Print the listing below exactly.

▶ **Source excerpt**:
↓

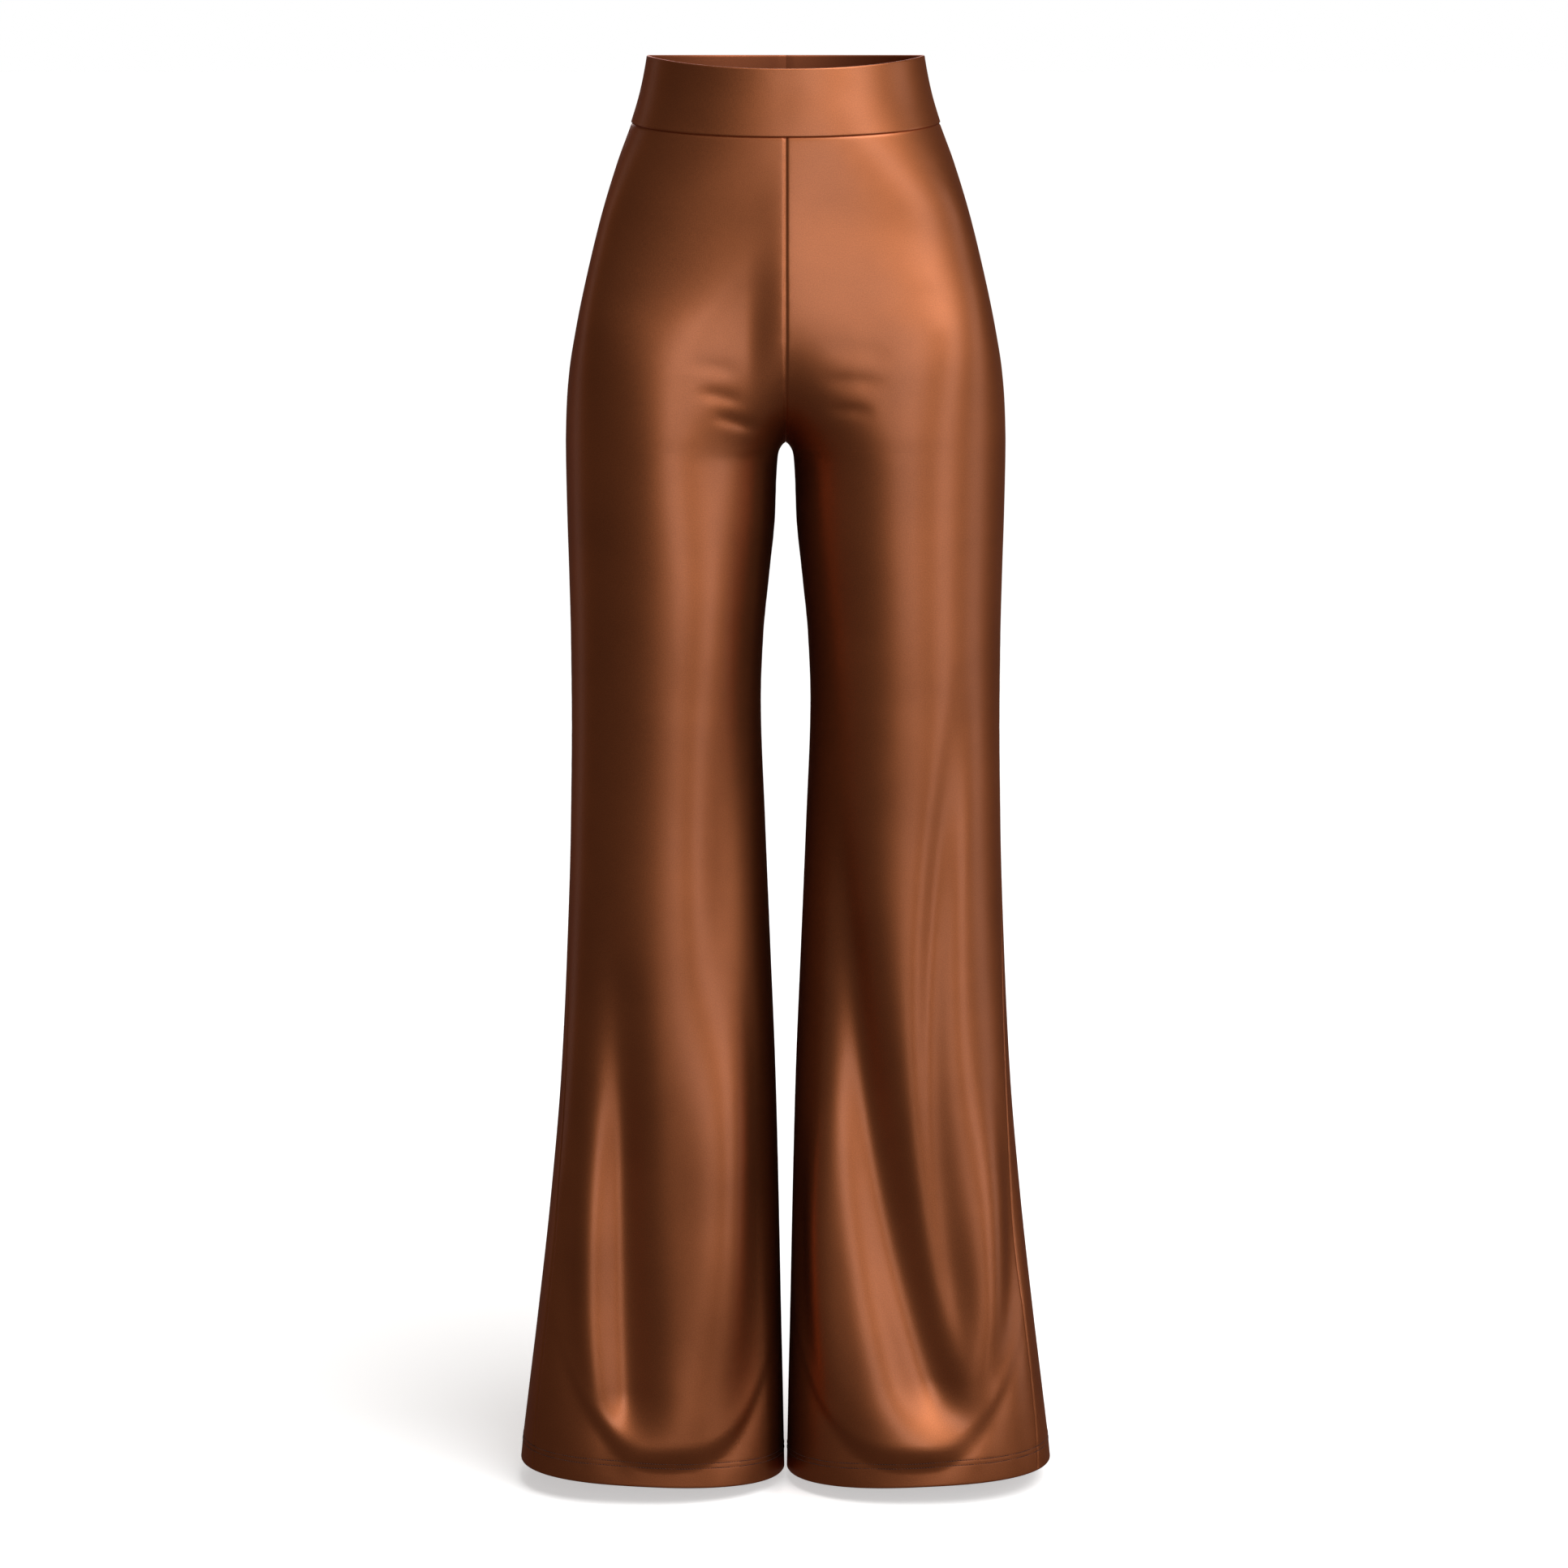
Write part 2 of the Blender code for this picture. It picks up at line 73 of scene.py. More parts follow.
# The garment's sections, one loop to a leg. The two loops overlap into one torso above the crotch.
# side is half the overall width and front and back are the depths either side of the side seams.
# crest is where a loop is deepest and inner is its inner edge, both from the middle plane. The
# squares are superellipse powers. keel is the share of its depth the front loses towards the
# sides, and soft rounds the fork between the legs and the valley over it.
SECTION_COLUMNS = (
    "drop", "side", "crest", "inner", "front", "back", "front_square", "back_square", "keel", "soft",
)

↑

▶ **Full solution**:
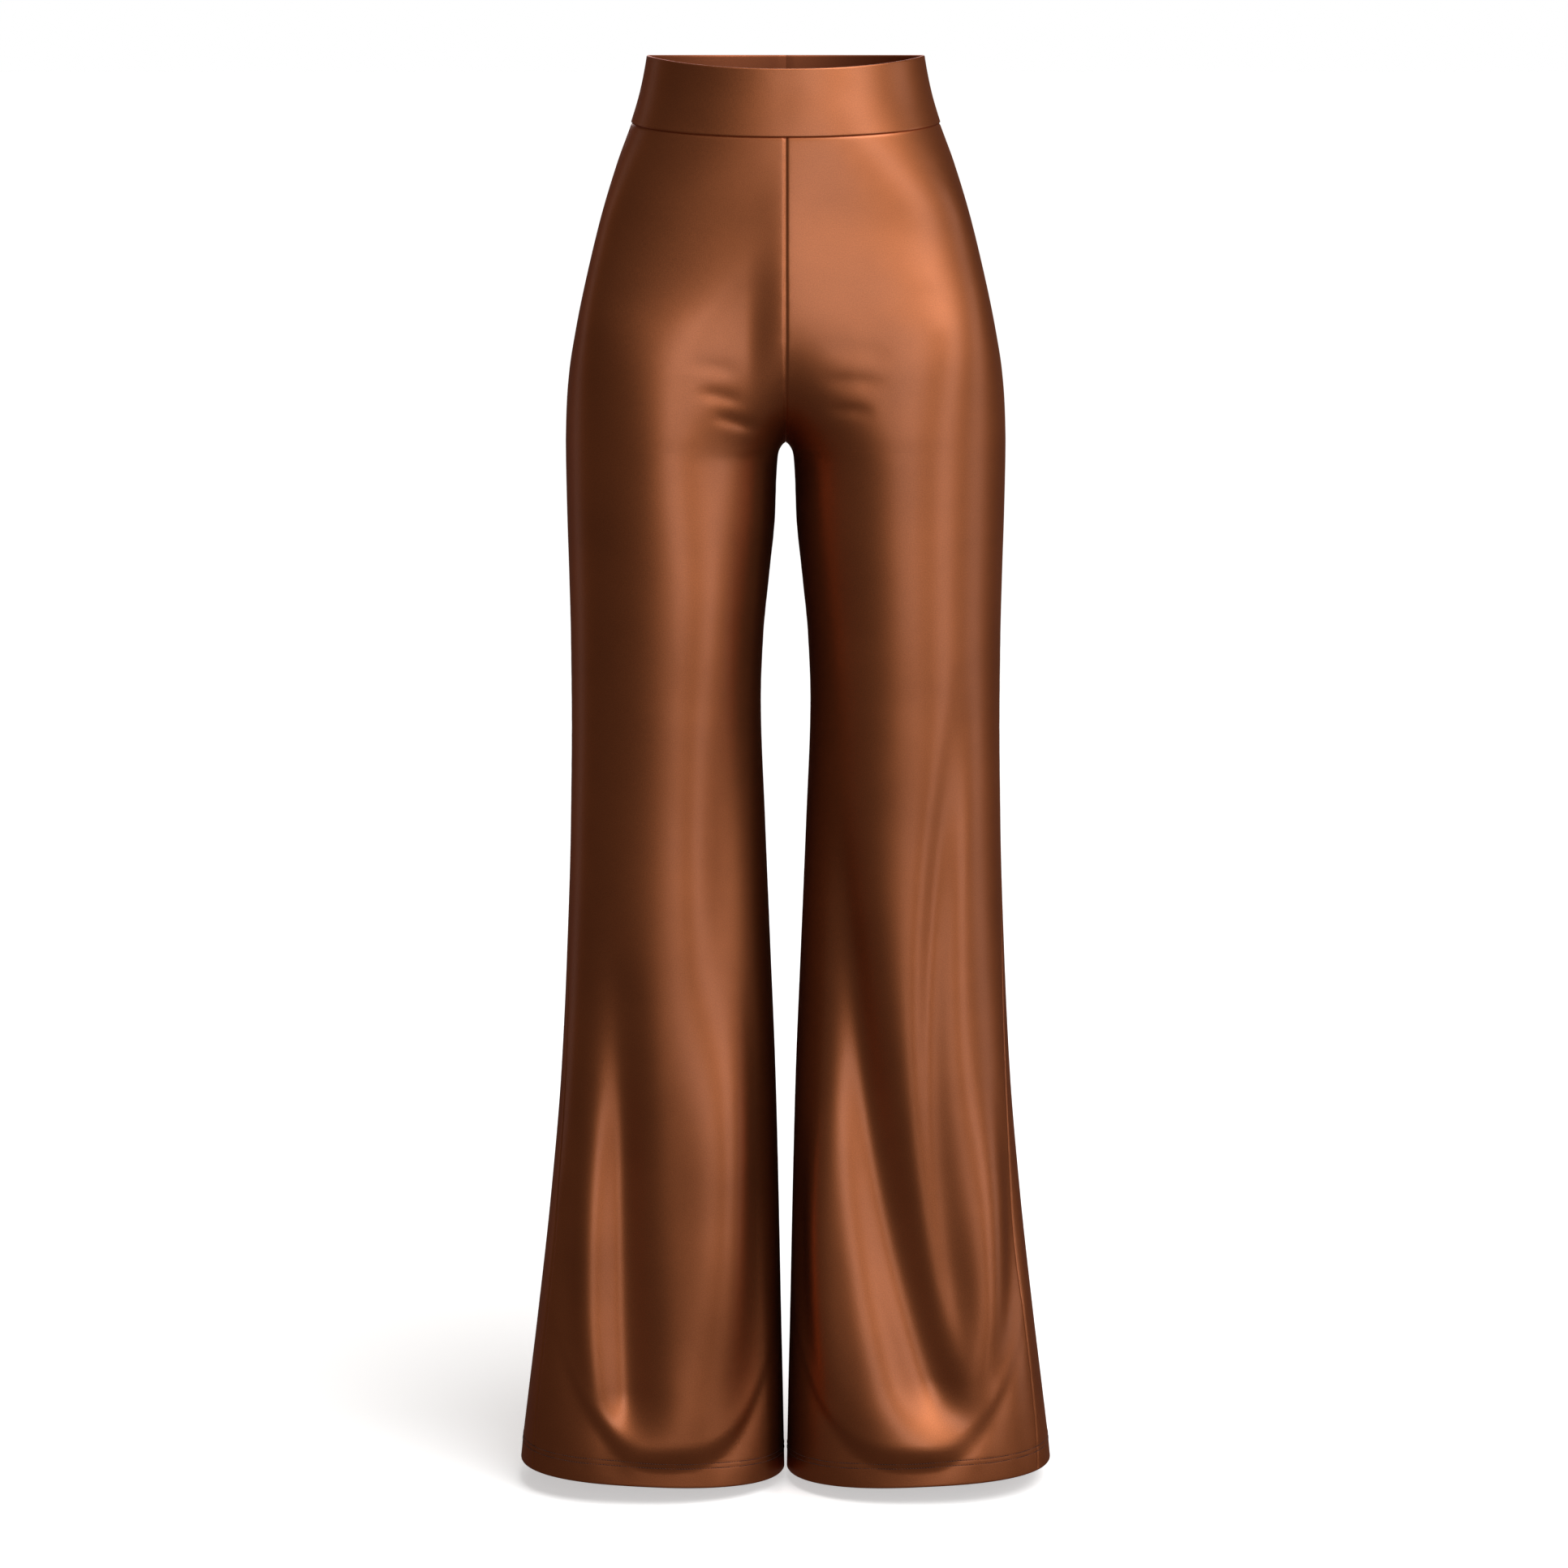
Write part 2 of the Blender code for this picture. It picks up at line 73 of scene.py. More parts follow.
# The garment's sections, one loop to a leg. The two loops overlap into one torso above the crotch.
# side is half the overall width and front and back are the depths either side of the side seams.
# crest is where a loop is deepest and inner is its inner edge, both from the middle plane. The
# squares are superellipse powers. keel is the share of its depth the front loses towards the
# sides, and soft rounds the fork between the legs and the valley over it.
SECTION_COLUMNS = (
    "drop", "side", "crest", "inner", "front", "back", "front_square", "back_square", "keel", "soft",
)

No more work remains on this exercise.